Research the concept of using the closing line (rather than game outcomes) as the target variable for regression model evaluation. Find and summarize at least two sources that argue closing line value (CLV) is a better measure of model quality than win rate. Explain (a) the theoretical justification, (b) empirical evidence supporting this view, (c) how you would modify a standard regression evaluation pipeline to incorporate CLV measurement, and (d) any limitations of the CLV framework.

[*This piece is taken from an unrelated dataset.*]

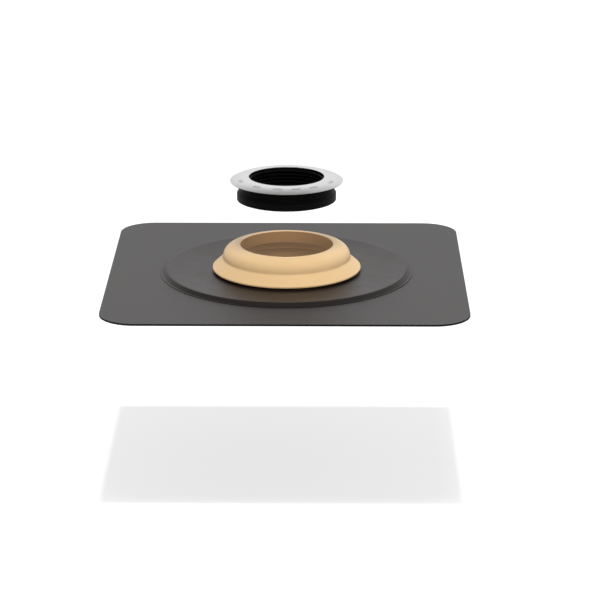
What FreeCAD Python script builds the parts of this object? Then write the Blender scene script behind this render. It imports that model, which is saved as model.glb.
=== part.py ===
import FreeCAD, Part
import os
import re
import Sketcher

# Pipe flashing boot: a square roofing membrane carries a dished disc and a moulded collar.
# A domed trim ring with its rubber lip seal is lifted off the collar. With seal_lift at zero
# the seal's band lies under the ledge in the collar's bore, and band and fins press outwards.
# Millimetres. The origin is the centre of the membrane's underside; +Z runs up the pipe.

SIZES = (
    ("sheet_width", 500.0, "side of the square membrane"),
    ("sheet_thickness", 2.75, "thickness of the membrane"),
    ("sheet_corner_radius", 50.0, "rounded corners of the membrane"),
    ("sheet_hole_clearance", 1.8, "membrane's hole beyond the collar's bottom bore"),
    ("disc_top_radius", 170.5, "top edge of the disc's sloping side"),
    ("disc_side_run", 4.8, "reach of the sloping side beyond the top edge"),
    ("disc_ledge_width", 3.2, "width of the thin ledge round the side's foot"),
    ("disc_ledge_height", 0.8, "height of that ledge"),
    ("disc_thickness", 5.3, "height of the disc at its edge"),
    ("disc_flat_width", 3.0, "level band inside the disc's top edge"),
    ("disc_dish_depth", 3.6, "drop of the disc's top towards the collar"),
    ("disc_edge_round", 2.0, "rounding of the disc's top edge"),
    ("foot_gap", 0.3, "clearance between the disc and the collar's foot"),
    ("collar_bore_radius", 65.2, "bore at the collar's opening"),
    ("collar_height", 39.35, "crown of the rolled top above the membrane"),
    ("crown_offset", 0.95, "circle of the crown beyond the bore"),
    ("opening_round", 0.8, "rounding of the opening's edge"),
    ("roll_width", 24.1, "from the circle of the crown out to the roll's widest circle"),
    ("roll_depth", 18.1, "from the crown down to that widest circle"),
    ("roll_crown_arc", 36.0, "arc radius over the crown of the roll"),
    ("crease_drop", 1.0, "crease between the roll and the skirt, below the widest circle"),
    ("crease_round", 3.0, "hollow rounding in the crease"),
    ("rim_radius", 104.7, "outside of the skirt's rim"),
    ("rim_height", 5.2, "underside of the rim above the membrane"),
    ("rim_edge_height", 1.7, "upright edge of the rim"),
    ("rim_round", 0.7, "rounding of the rim's upper edge"),
    ("rim_lip_width", 4.0, "drip lip between the rim and the undercut"),
    ("undercut_height", 3.0, "rise of the undercut above the drip lip"),
    ("foot_radius", 92.0, "outside of the collar's foot on the membrane"),
    ("ledge_height", 22.4, "ledge in the bore that holds the seal's band"),
    ("step_height", 12.6, "lower step in the bore"),
    ("step_width", 2.2, "bottom bore beyond the band's seat"),
    ("band_squeeze", 1.7, "band's radius less that of its seat in the collar"),
    ("ring_outer_radius", 79.5, "outside of the trim ring"),
    ("ring_bore_radius", 52.9, "bore of the trim ring"),
    ("ring_land_radius", 60.0, "outside of the ring's level land"),
    ("ring_drop", 5.3, "fall of the dome from the land to the outer edge"),
    ("ring_thickness", 0.8, "thickness of the trim ring"),
    ("ring_height", 23.4, "top of the ring above the top of the seal's band"),
    ("notch_width", 2.0, "index notch in the ring's edge"),
    ("notch_depth", 0.9, "depth of that notch"),
    ("band_radius", 69.7, "outside of the seal's band"),
    ("band_height", 9.7, "height of the band"),
    ("lead_in_width", 2.5, "lead-in at the band's lower edge, across"),
    ("lead_in_height", 0.9, "lead-in at the band's lower edge, upwards"),
    ("shoulder_height", 0.6, "upright part above the band's top line"),
    ("taper_height", 4.1, "taper from the band to the finned sleeve"),
    ("sleeve_radius", 66.9, "tips of the fins above the band"),
    ("sleeve_top_fall", 1.7, "fall of the sleeve's top outside the ring's land"),
    ("fin_pitch", 3.0, "spacing of the grooves between the fins"),
    ("fin_groove_depth", 1.1, "depth of those grooves"),
    ("fin_groove_width", 1.3, "mouth of those grooves"),
    ("fin_groove_count", 4, "number of those grooves"),
    ("fin_first_height", 6.1, "lowest of them above the band's top line"),
    ("line_depth", 0.35, "depth of the lines round the band"),
    ("line_width", 0.7, "mouth of those lines"),
    ("line_count", 3, "number of those lines"),
    ("lip_radius", 50.5, "free edge of the sealing lips"),
    ("lip_root_radius", 56.0, "wall that the lips grow from"),
    ("lip_edge", 1.2, "height of a lip at its free edge"),
    ("lip_root", 3.0, "height of a lip at its root"),
    ("lip_sag", 1.0, "fall of a lip from its root to its edge"),
    ("lip_pitch", 5.05, "spacing of the lips"),
    ("lip_count", 6, "number of lips"),
    ("lip_first_depth", 5.9, "lowest lip's root below the band's top line"),
    ("seal_lift", 91.9, "how far the ring and seal are lifted off the collar"),
)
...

Exercise E.5 --- Regression in Live Betting Markets

Research how regression models are adapted for live (in-play) betting markets. Address (a) the unique challenges of in-game prediction (changing game state, time remaining, score differential), (b) how features must be engineered differently for live models vs. pre-game models, (c) any published examples of live-game regression models, (d) the role of expected points models in football and win probability models in basketball, and (e) why latency and computational speed matter for live model deployment.

Scoring Guide

Part	Problems	Points Each	Total Points
A: Conceptual Understanding	8	5	40
B: Calculations	7	5	35
C: Programming Challenges	5	10	50
D: Analysis & Interpretation	5	5	25
E: Research & Extension	5	5	25
Total	30	---	175

Grading Criteria

Part A (Conceptual): Full credit requires clear, accurate explanations that demonstrate understanding of the underlying statistical concepts and their relevance to sports betting. Partial credit for incomplete but correct reasoning.

Part B (Calculations): Full credit requires correct final answers with all work shown. Partial credit for correct methodology with arithmetic errors.

Part C (Programming): Graded on correctness (40%), code quality and documentation (30%), and test coverage (30%). Code must execute without errors.

Part D (Analysis): Graded on analytical depth, logical reasoning, and appropriate application of regression concepts to real-world betting scenarios. Multiple valid approaches may exist.

Part E (Research): Graded on research quality, source credibility, analytical depth, and clear writing. Minimum source requirements specified per problem.

Solutions: Complete worked solutions for all exercises are available in code/exercise-solutions.py. For programming challenges, reference implementations are provided in the code/ directory.